(144e) Techno-Economic Analysis of Biomass to Fuel Via the MixAlco Process

Because of dwindling fossil fuel resources, there is growing interest in developing cost-effective processes that convert biomass to fuels. MixAlco is a robust process that converts lignocellulose into secondary alcohols (isopropanol and higher), which can be used directly as transportation fuel or converted to hydrocarbons (e.g., gasoline). The process has five main steps: (1) pretreatment with lime, (2) fermentation with a mixed culture of acid-forming microorganism to obtain carboxylate salts, (3) dewatering with a high-efficiency vapor-compression evaporator, (4) thermal conversion of salts to ketones, and (5) hydrogenation of the ketones to mixed alcohols. Optionally, the alcohols can be oligomerized to hydrocarbons using zeolite catalysts. This work focuses on process synthesis, simulation, integration, and cost estimation of several process configurations of the MixAlco process. For every step, design alternatives were investigated and compared to determine the most profitable and sustainable process design.
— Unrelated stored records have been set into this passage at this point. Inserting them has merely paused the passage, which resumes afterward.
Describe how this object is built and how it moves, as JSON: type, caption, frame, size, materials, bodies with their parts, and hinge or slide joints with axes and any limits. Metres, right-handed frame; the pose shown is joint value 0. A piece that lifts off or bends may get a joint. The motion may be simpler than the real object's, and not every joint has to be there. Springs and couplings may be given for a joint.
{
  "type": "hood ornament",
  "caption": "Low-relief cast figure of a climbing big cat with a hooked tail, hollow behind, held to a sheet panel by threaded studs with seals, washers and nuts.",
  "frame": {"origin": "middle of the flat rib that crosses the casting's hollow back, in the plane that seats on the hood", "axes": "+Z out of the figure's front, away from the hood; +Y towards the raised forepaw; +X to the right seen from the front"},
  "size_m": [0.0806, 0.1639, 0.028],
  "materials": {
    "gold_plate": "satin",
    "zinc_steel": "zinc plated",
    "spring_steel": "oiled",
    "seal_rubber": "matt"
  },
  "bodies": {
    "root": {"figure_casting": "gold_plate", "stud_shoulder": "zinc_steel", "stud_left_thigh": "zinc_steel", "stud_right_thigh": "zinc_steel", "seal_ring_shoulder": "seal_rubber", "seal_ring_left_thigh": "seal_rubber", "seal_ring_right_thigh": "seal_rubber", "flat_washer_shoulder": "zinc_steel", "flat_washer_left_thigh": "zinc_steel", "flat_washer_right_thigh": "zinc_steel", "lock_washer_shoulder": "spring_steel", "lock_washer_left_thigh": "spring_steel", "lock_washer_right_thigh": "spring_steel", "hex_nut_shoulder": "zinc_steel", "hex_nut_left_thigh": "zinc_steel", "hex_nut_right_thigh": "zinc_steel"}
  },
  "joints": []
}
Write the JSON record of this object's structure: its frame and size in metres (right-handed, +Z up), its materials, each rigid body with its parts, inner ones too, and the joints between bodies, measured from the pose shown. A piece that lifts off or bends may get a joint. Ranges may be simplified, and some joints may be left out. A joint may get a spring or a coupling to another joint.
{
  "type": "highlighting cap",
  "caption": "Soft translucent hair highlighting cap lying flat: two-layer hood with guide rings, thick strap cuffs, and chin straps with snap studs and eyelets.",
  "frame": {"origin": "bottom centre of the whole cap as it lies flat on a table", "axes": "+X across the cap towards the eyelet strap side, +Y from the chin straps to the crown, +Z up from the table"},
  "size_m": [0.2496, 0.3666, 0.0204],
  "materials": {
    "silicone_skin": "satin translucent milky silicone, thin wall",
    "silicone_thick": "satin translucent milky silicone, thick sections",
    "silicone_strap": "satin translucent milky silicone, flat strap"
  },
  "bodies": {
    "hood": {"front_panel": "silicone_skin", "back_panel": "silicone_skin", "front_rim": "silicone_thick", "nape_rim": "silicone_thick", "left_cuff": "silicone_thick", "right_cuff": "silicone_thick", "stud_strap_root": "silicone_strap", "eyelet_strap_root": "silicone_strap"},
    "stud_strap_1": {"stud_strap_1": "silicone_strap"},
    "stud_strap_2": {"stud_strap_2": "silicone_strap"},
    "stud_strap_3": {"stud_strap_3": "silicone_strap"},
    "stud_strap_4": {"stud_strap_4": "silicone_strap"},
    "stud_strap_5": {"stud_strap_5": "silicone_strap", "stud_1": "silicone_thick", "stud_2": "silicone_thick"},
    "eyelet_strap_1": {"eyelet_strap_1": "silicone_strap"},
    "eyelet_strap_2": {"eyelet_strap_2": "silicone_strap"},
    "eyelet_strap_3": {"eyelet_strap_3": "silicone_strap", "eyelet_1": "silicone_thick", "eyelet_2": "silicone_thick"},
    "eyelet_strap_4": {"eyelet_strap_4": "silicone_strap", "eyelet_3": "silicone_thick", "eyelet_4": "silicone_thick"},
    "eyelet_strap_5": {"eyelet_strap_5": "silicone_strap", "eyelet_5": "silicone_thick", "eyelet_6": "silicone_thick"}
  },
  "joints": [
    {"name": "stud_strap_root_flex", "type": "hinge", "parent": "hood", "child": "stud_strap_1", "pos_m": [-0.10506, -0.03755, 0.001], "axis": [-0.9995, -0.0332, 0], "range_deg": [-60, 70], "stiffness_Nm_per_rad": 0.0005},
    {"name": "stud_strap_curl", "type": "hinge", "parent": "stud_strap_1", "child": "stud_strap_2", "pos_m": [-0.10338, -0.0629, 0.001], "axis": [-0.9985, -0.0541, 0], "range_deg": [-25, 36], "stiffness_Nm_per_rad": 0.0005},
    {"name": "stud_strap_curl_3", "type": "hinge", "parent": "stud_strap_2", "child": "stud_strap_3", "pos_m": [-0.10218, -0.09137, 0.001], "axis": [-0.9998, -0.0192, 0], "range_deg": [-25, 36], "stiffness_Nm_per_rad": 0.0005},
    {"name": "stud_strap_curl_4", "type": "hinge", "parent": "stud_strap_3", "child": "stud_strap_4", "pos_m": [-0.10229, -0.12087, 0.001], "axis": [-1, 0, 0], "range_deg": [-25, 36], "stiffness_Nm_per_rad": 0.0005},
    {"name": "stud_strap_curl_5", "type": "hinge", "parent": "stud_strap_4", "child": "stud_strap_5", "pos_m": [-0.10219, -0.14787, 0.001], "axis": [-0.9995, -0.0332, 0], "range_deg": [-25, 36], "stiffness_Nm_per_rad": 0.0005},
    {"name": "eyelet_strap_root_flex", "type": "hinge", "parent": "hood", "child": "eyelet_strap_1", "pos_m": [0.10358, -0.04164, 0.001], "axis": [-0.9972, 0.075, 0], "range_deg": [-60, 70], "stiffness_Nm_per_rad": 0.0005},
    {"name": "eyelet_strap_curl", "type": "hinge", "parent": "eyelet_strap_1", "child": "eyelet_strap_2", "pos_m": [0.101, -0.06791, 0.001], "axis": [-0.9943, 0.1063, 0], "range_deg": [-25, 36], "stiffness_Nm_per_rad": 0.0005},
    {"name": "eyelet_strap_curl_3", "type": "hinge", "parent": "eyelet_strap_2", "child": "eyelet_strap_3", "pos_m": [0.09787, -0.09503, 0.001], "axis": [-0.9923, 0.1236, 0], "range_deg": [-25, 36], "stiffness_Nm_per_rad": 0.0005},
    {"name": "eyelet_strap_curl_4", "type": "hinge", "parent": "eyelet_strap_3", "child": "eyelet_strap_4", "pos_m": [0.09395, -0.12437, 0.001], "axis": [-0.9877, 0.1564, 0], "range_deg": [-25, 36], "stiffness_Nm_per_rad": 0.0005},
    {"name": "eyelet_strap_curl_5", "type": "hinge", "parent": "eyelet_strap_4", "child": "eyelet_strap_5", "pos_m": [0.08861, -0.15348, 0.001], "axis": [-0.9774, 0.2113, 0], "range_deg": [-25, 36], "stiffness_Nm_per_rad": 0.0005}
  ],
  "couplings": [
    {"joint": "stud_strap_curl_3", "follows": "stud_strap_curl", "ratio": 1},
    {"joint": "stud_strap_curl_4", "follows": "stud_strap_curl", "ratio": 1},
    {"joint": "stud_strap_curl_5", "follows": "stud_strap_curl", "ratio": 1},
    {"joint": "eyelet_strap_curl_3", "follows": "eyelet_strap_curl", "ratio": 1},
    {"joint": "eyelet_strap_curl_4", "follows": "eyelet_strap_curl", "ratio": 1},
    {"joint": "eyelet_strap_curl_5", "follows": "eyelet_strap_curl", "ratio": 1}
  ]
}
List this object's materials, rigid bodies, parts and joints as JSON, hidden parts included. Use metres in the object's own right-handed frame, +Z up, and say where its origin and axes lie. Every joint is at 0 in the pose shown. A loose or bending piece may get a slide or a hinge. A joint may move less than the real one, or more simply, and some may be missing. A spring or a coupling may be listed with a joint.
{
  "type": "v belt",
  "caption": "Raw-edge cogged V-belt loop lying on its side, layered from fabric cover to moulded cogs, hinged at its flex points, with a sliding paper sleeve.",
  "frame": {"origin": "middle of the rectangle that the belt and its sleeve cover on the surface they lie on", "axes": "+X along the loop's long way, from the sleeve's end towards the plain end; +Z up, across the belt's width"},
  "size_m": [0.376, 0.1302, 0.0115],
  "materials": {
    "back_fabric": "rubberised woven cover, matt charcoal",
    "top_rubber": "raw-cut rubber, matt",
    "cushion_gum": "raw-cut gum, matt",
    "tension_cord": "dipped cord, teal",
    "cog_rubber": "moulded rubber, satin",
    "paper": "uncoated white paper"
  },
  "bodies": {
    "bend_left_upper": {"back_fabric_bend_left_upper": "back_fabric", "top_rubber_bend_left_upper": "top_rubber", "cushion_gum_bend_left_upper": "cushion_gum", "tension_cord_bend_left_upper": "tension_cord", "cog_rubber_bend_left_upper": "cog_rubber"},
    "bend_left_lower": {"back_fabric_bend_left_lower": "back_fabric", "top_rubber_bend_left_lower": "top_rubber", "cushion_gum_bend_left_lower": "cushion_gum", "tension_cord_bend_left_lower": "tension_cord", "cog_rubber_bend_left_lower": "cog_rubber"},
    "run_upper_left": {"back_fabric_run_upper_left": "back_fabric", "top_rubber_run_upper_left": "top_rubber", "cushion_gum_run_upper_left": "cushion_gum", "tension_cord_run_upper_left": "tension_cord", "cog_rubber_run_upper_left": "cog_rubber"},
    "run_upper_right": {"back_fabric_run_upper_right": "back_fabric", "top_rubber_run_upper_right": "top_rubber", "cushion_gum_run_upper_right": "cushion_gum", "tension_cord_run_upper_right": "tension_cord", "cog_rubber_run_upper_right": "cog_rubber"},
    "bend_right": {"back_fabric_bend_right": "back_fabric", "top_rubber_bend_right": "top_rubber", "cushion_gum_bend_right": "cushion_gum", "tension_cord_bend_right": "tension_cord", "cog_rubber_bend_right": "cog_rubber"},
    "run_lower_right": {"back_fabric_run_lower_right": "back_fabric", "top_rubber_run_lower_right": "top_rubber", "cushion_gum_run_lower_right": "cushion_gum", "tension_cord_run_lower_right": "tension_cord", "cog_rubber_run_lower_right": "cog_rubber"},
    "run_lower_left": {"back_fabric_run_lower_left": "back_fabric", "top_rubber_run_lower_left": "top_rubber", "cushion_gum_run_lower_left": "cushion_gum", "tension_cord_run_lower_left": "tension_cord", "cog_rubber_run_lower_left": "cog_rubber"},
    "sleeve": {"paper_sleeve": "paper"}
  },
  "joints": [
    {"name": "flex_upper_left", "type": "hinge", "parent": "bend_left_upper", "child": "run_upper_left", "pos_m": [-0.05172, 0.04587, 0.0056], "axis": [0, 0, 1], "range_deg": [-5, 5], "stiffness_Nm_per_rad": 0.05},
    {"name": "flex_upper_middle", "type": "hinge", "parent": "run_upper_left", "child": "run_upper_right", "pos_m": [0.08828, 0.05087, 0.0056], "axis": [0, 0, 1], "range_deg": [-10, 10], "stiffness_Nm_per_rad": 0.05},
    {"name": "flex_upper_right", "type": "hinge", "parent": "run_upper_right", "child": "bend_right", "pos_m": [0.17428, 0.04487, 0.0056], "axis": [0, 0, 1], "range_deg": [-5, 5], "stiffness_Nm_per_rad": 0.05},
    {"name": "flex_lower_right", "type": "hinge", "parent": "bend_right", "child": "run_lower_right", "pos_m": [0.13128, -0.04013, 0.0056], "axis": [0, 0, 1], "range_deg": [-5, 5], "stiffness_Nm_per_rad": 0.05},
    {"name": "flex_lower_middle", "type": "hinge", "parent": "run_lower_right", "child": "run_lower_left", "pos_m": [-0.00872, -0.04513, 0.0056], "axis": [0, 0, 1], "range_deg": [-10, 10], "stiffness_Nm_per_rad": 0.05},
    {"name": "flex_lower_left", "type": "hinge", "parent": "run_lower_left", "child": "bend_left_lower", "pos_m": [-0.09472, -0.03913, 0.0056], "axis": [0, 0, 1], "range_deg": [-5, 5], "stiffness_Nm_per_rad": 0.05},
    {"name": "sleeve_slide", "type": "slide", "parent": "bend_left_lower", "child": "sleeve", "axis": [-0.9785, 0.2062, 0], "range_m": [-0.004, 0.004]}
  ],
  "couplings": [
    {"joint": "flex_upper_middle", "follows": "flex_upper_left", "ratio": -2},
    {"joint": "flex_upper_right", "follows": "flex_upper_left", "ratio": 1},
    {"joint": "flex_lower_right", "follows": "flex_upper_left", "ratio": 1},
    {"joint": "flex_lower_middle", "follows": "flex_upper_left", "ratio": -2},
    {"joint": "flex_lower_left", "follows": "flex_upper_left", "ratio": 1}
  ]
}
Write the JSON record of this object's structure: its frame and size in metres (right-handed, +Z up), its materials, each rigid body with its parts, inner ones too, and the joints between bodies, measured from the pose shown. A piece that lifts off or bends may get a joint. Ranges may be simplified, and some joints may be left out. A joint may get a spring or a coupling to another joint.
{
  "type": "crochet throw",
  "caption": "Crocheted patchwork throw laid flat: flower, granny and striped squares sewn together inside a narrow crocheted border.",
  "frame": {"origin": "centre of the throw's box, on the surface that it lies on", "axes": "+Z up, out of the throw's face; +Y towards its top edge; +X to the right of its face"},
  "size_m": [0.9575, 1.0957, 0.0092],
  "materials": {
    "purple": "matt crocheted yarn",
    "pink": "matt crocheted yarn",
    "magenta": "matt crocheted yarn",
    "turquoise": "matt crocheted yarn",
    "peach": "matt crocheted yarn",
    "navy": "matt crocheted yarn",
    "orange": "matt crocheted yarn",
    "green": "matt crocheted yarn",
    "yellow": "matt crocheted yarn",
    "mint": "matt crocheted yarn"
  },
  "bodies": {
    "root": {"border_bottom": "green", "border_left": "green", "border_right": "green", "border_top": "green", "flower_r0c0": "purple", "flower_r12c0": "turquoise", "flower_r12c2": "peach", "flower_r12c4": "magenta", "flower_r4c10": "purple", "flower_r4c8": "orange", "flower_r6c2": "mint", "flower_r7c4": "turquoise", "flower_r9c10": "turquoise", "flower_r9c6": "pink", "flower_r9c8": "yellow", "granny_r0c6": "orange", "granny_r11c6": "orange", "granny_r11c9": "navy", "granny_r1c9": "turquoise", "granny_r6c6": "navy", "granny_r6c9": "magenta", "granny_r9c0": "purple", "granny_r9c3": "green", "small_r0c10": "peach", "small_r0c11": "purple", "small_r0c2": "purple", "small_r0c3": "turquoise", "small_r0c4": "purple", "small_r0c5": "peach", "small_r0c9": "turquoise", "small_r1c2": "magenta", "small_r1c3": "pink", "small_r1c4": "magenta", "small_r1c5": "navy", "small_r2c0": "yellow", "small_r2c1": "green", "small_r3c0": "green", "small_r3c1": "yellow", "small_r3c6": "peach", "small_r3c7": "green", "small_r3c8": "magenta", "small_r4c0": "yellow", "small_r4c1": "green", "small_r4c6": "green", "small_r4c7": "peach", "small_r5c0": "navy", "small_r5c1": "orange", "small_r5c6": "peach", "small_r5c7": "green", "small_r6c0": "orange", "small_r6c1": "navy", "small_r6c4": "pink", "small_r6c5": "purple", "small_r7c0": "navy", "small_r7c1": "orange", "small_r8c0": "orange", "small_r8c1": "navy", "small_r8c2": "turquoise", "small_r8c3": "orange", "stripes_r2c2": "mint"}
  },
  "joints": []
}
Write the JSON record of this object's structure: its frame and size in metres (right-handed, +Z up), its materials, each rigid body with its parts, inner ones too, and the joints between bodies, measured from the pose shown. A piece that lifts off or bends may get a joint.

The configuration in which pretreatment and fermentation are performed in piles is significantly more cost-effective than in conventional tanks. A novel heat exchanger has very high heat transfer coefficients (28,000 Btu/(h?ft²?^oF)), which allows the vapor-compression evaporator to operate with very small approach temperatures (0.35^oF). This evaporator saves both capital and energy, which significantly benefits process economics. Sensitivity analyses were performed to determine process economics under various conditions, such as multiple feedstocks (type and cost), hydrogen (source and price), and plant capacity.